**WHAT TO WORK ON**:
Scan the data for "joints" and copy the lines it appears in.

◇ ◇ ◇ ◇ ◇

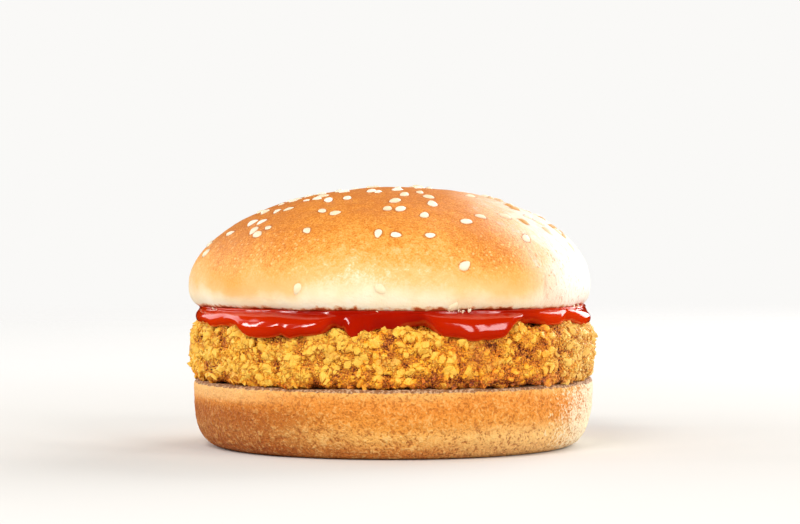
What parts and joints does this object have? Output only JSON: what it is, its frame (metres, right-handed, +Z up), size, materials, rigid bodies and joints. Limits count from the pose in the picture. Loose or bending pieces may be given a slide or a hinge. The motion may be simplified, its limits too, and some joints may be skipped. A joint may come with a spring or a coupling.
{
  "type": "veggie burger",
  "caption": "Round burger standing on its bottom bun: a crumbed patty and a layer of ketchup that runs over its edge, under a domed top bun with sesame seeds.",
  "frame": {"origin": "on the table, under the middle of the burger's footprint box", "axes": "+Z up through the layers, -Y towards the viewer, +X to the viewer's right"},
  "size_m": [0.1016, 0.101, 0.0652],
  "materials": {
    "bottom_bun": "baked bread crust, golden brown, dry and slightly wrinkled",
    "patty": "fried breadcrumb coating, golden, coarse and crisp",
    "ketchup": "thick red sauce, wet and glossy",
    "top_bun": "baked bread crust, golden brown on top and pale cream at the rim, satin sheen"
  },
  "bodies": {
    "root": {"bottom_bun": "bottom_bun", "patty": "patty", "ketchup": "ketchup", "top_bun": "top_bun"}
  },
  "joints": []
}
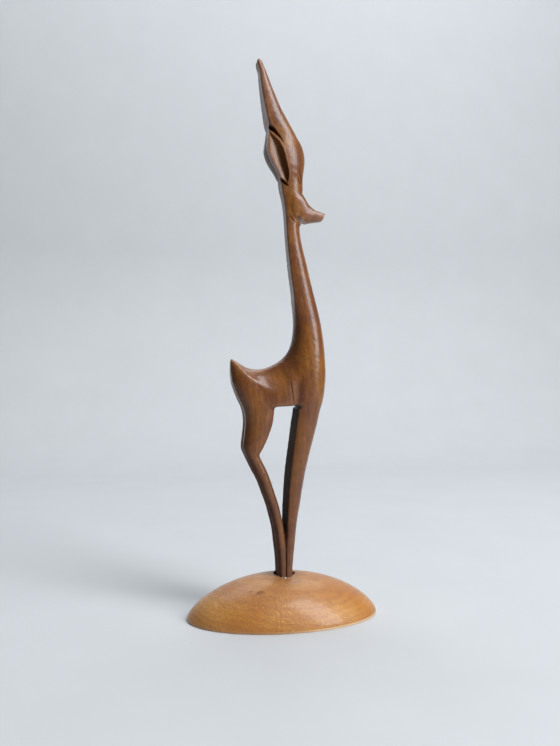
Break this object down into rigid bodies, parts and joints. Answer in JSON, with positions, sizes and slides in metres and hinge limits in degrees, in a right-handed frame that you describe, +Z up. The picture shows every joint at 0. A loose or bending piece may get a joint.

◇ ◇ ◇ ◇ ◇

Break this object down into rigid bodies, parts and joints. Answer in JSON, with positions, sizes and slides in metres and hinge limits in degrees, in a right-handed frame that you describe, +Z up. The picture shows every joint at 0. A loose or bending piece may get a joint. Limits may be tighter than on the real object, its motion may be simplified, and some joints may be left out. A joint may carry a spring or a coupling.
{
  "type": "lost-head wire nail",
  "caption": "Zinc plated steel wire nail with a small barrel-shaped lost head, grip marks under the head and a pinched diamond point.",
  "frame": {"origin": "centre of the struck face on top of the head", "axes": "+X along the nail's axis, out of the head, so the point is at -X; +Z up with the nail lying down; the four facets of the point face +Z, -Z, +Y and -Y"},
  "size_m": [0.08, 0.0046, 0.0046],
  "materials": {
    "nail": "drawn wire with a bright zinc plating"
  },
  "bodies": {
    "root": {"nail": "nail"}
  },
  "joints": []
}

◇ ◇ ◇ ◇ ◇

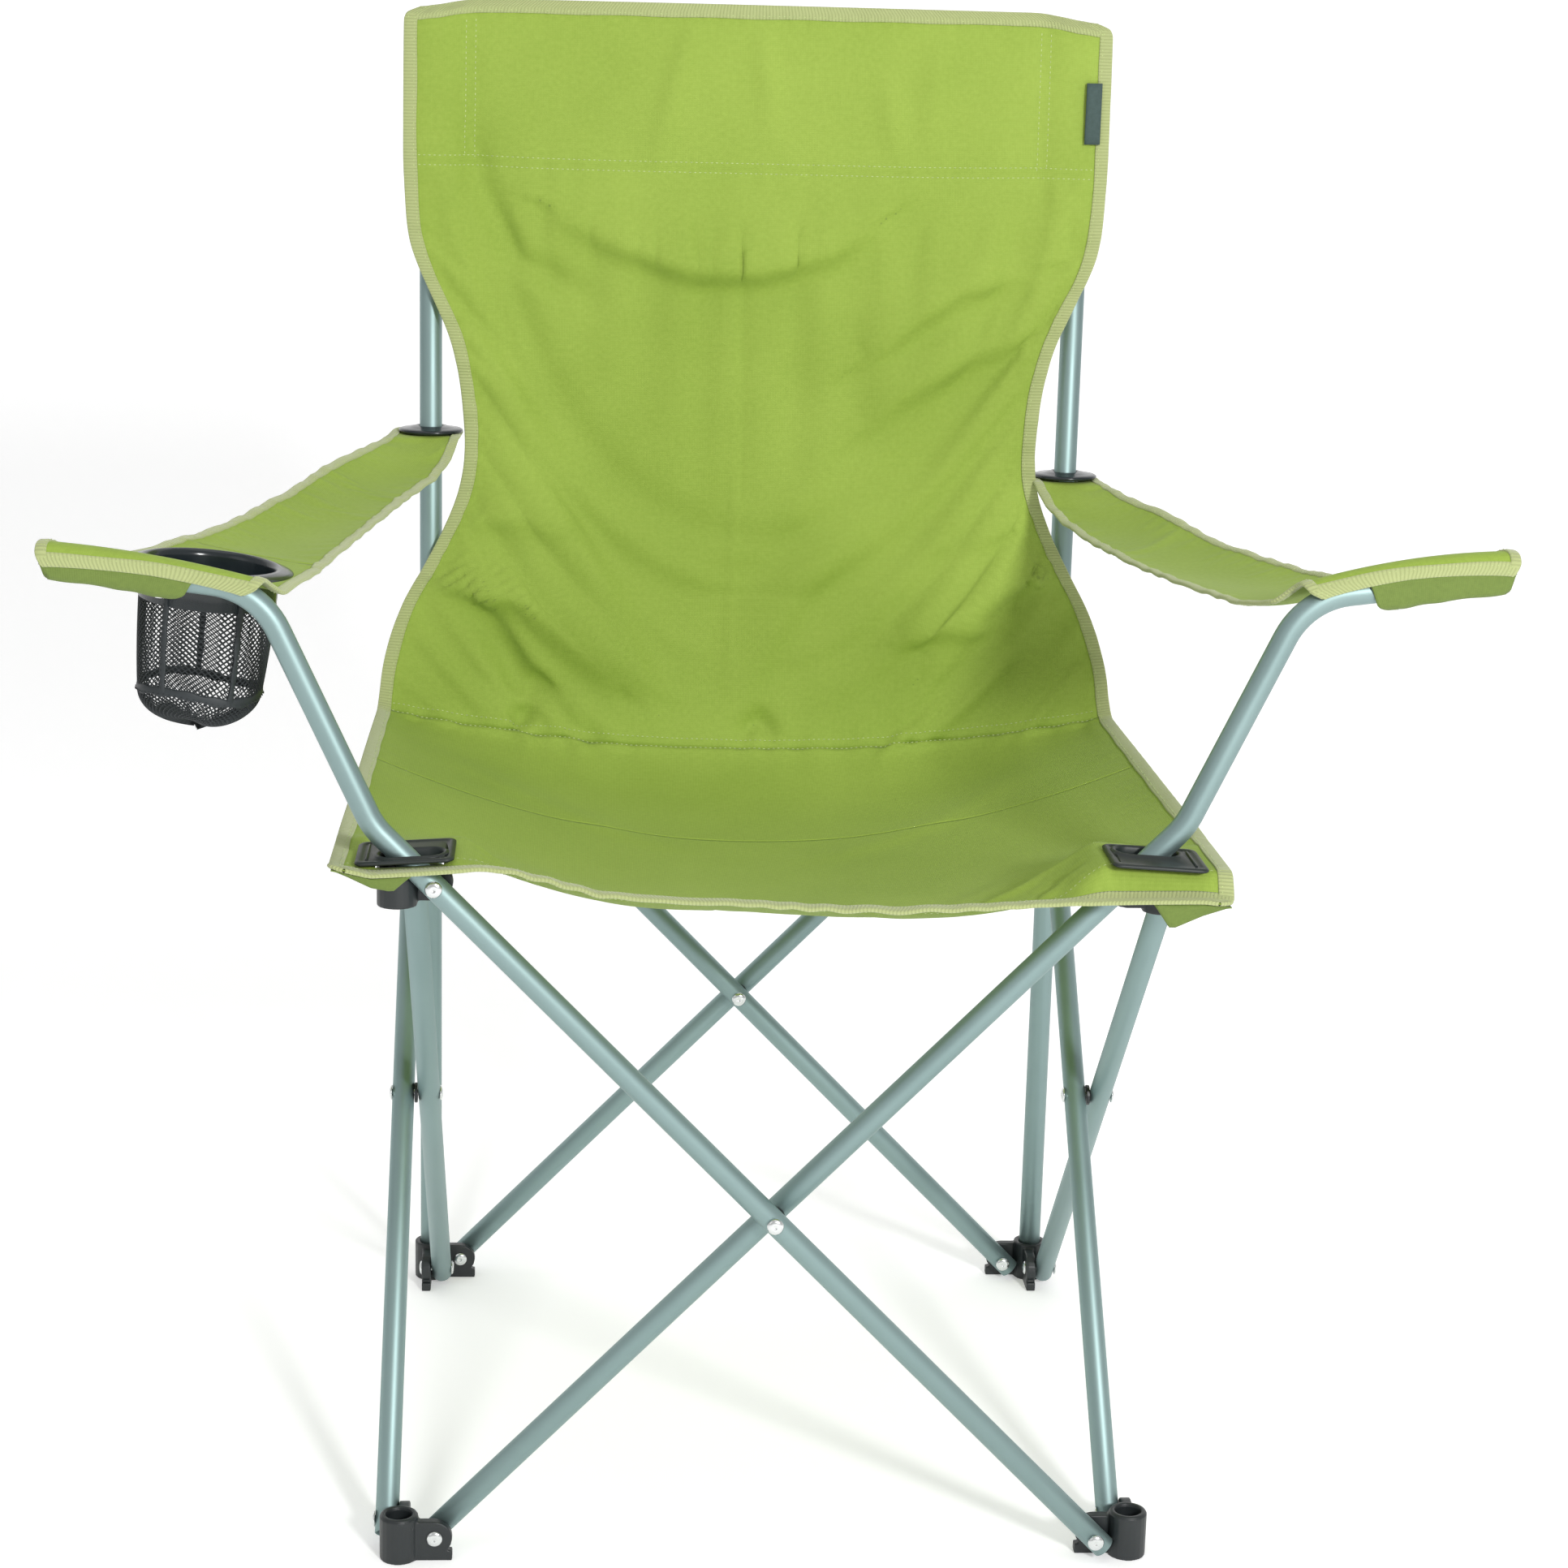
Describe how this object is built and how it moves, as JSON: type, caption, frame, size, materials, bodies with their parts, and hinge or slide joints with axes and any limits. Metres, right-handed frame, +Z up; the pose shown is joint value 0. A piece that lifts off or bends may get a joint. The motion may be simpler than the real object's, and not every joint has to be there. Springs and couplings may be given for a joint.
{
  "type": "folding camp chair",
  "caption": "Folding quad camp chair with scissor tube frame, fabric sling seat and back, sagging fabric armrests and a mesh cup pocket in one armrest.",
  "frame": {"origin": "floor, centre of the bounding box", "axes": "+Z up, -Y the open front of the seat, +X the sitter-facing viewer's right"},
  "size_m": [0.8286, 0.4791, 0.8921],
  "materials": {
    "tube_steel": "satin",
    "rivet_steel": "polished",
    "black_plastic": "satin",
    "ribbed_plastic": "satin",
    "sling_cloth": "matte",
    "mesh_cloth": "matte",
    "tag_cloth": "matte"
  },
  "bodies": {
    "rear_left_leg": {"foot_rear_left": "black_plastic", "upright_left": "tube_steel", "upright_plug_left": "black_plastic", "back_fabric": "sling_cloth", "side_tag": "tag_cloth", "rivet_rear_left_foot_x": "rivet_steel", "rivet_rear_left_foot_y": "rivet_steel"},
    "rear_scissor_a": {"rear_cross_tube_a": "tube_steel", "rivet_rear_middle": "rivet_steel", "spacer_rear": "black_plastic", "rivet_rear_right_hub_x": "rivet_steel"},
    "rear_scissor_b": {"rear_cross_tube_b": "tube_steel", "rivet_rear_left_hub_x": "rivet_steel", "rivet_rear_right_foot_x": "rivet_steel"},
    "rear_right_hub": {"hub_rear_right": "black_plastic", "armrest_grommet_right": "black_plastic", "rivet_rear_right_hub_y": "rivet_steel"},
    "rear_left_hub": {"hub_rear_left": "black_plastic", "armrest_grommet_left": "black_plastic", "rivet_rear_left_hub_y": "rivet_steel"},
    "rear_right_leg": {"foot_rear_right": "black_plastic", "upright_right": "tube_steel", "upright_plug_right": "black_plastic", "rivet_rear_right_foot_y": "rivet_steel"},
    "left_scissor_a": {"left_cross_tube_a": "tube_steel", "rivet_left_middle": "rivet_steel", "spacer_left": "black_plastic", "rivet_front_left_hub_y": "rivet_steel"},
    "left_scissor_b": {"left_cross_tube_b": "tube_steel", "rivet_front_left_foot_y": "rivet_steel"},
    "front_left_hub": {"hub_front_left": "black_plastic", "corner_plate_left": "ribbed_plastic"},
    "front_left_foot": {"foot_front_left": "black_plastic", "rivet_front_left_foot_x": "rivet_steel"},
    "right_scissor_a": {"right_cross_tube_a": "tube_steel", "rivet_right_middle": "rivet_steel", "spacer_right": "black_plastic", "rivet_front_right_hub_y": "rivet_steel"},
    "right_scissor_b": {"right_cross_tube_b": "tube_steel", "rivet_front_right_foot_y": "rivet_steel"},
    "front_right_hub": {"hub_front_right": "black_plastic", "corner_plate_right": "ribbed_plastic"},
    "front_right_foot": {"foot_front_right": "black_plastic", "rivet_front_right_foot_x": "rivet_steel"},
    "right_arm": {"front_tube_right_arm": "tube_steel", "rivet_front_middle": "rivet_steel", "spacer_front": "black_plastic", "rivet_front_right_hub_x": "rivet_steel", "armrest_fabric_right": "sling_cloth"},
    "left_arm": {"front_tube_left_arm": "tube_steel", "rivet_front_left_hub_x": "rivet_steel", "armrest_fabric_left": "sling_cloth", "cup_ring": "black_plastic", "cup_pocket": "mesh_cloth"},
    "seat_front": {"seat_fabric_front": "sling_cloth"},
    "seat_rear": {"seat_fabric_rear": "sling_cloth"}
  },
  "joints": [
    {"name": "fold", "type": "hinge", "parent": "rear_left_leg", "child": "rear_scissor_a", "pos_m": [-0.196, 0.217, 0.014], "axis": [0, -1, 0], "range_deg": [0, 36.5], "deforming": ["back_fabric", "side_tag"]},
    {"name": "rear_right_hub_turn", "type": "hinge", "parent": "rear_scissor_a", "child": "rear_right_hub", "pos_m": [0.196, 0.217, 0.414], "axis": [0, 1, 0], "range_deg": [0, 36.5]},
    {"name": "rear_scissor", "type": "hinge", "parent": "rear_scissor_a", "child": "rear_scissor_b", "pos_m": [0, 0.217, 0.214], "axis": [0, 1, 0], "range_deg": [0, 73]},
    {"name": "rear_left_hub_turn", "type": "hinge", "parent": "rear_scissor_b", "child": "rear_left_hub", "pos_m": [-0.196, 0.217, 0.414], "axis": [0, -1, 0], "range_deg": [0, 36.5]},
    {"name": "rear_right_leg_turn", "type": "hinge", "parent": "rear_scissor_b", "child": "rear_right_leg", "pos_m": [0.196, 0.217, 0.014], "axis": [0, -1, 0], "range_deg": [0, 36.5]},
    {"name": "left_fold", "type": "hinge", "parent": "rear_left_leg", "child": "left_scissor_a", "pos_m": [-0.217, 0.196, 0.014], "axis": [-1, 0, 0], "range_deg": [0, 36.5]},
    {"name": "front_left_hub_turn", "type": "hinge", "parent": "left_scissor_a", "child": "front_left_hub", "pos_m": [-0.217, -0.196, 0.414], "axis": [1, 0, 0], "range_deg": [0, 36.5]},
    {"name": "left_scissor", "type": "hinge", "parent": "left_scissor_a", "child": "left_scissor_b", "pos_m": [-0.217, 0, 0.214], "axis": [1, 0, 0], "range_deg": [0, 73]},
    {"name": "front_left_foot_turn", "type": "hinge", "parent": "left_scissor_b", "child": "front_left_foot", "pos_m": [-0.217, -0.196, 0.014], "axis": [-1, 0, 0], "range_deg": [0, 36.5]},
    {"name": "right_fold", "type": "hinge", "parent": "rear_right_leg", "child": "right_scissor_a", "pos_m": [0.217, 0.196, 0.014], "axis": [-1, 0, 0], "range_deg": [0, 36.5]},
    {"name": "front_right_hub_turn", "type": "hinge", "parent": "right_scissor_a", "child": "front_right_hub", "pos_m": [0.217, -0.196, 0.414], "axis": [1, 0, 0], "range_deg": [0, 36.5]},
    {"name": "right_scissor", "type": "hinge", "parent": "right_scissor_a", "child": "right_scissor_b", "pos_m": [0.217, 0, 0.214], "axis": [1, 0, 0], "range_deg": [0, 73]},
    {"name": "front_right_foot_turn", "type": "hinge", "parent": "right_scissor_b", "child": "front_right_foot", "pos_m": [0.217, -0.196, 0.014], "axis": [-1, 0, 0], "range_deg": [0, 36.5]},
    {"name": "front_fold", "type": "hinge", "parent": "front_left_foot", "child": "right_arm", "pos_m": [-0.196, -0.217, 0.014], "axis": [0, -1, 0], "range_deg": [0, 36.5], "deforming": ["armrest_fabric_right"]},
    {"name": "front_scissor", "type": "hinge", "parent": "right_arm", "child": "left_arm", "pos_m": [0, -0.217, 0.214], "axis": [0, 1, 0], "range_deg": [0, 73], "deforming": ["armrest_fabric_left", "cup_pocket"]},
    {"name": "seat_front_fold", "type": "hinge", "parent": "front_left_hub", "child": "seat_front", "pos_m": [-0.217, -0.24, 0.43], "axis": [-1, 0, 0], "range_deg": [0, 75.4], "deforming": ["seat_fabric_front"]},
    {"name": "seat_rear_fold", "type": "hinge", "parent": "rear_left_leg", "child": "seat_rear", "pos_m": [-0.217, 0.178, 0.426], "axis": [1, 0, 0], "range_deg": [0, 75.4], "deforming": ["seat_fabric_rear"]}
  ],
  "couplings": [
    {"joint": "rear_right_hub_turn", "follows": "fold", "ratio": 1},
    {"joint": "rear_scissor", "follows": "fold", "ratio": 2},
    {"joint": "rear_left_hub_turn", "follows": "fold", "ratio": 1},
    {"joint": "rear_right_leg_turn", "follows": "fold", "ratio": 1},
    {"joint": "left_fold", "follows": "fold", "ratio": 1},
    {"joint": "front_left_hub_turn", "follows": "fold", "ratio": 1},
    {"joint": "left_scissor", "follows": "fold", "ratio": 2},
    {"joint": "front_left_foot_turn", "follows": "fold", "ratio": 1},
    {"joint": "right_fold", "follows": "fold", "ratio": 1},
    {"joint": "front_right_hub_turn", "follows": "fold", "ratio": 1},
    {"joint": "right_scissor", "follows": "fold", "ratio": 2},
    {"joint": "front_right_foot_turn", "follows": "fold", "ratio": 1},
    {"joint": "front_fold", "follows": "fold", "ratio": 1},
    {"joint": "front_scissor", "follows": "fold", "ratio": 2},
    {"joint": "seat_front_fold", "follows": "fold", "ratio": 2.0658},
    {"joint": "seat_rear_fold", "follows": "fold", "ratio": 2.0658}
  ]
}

◇ ◇ ◇ ◇ ◇

**REPLY**:
What parts and joints does this object have? Output only JSON: what it is, its frame (metres, right-handed, +Z up), size, materials, rigid bodies and joints. Limits count from the pose in the picture. Loose or bending pieces may be given a slide or a hinge. The motion may be simplified, its limits too, and some joints may be skipped. A joint may come with a spring or a coupling.
  "joints": []
Break this object down into rigid bodies, parts and joints. Answer in JSON, with positions, sizes and slides in metres and hinge limits in degrees, in a right-handed frame that you describe, +Z up. The picture shows every joint at 0. A loose or bending piece may get a joint.
Break this object down into rigid bodies, parts and joints. Answer in JSON, with positions, sizes and slides in metres and hinge limits in degrees, in a right-handed frame that you describe, +Z up. The picture shows every joint at 0. A loose or bending piece may get a joint. Limits may be tighter than on the real object, its motion may be simplified, and some joints may be left out. A joint may carry a spring or a coupling.
  "joints": []
Describe how this object is built and how it moves, as JSON: type, caption, frame, size, materials, bodies with their parts, and hinge or slide joints with axes and any limits. Metres, right-handed frame, +Z up; the pose shown is joint value 0. A piece that lifts off or bends may get a joint. The motion may be simpler than the real object's, and not every joint has to be there. Springs and couplings may be given for a joint.
  "joints": [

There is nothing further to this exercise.